Why abstinence-only sex ed simply doesn’t work

By Matthew Lynch

When I first saw the headline, I thought it was too ironic to be true: Texas school teaching abstinence-only sex ed suffers chlamydia outbreak.

I would’ve probably even laughed if I hadn’t realized quickly that it was not only true, but that it meant dozens of kids now had to deal with the discomfort and potential long-term harm of a sexually transmitted disease. These are kids that were clearly not practicing abstinence and were ill-prepared for real-life sexual encounters. It isn’t the fault of these kids, either.

It is irresponsible of school systems to teach abstinence-only sexual education and it should be illegal in public schools.

Should abstinence be taught as the only sure way to avoid things like unplanned pregnancies and STDs? Of course it should because it IS the only absolute way. But that abstinence extends beyond basic sexual intercourse.

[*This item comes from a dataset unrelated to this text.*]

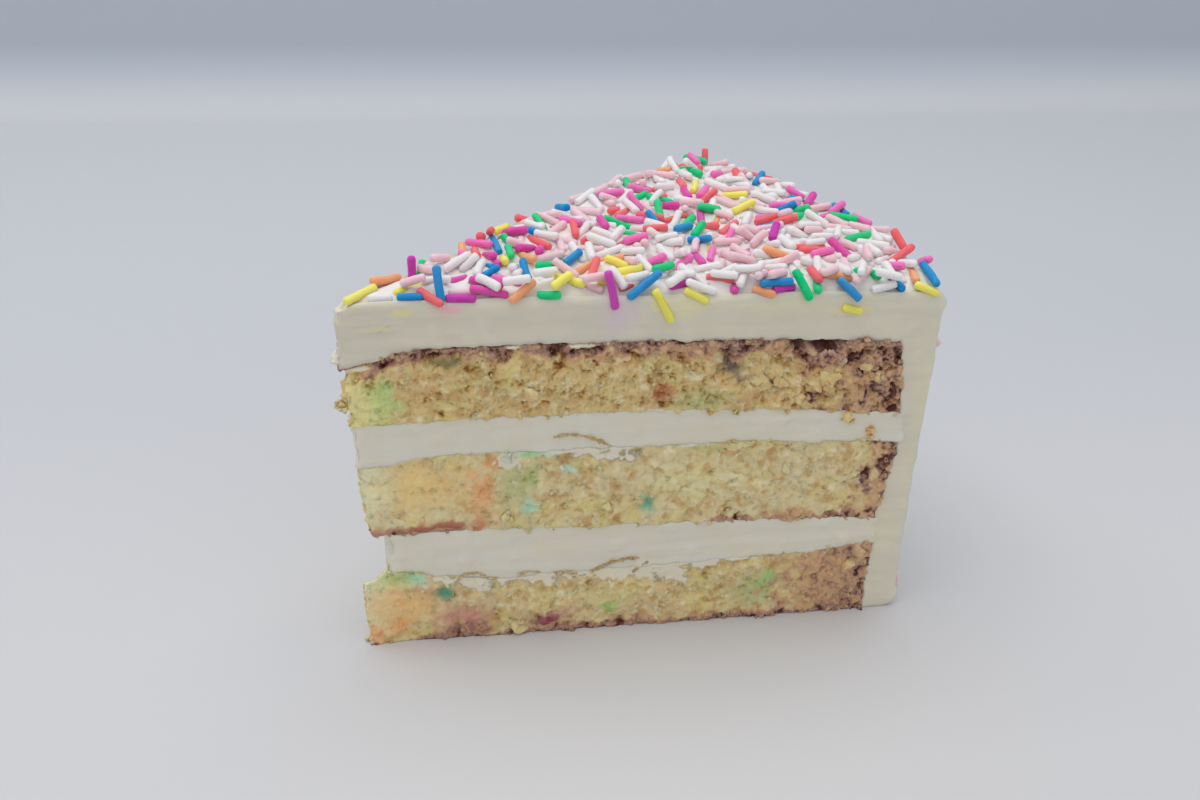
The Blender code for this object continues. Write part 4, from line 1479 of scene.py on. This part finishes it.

Students need to understand exactly all the ways they can be harmed by unprotected sex and then given the power to protect themselves.

The argument that parents should be the only ones to talk to their kids about sexual options just doesn’t cut it because it is elitist. It only works for students whose parents have the time or concern to actually sit down with their kids and have that talk. It leaves out the many students whose parents won’t actually have this talk with their kids or the ones who will preach abstinence-only. Schools have the responsibility to educate to their best of their abilities, and let’s face it: abstinence-only sex ed fails that mantra miserably.

What do you think? Should public schools be required to teach safe sex practices?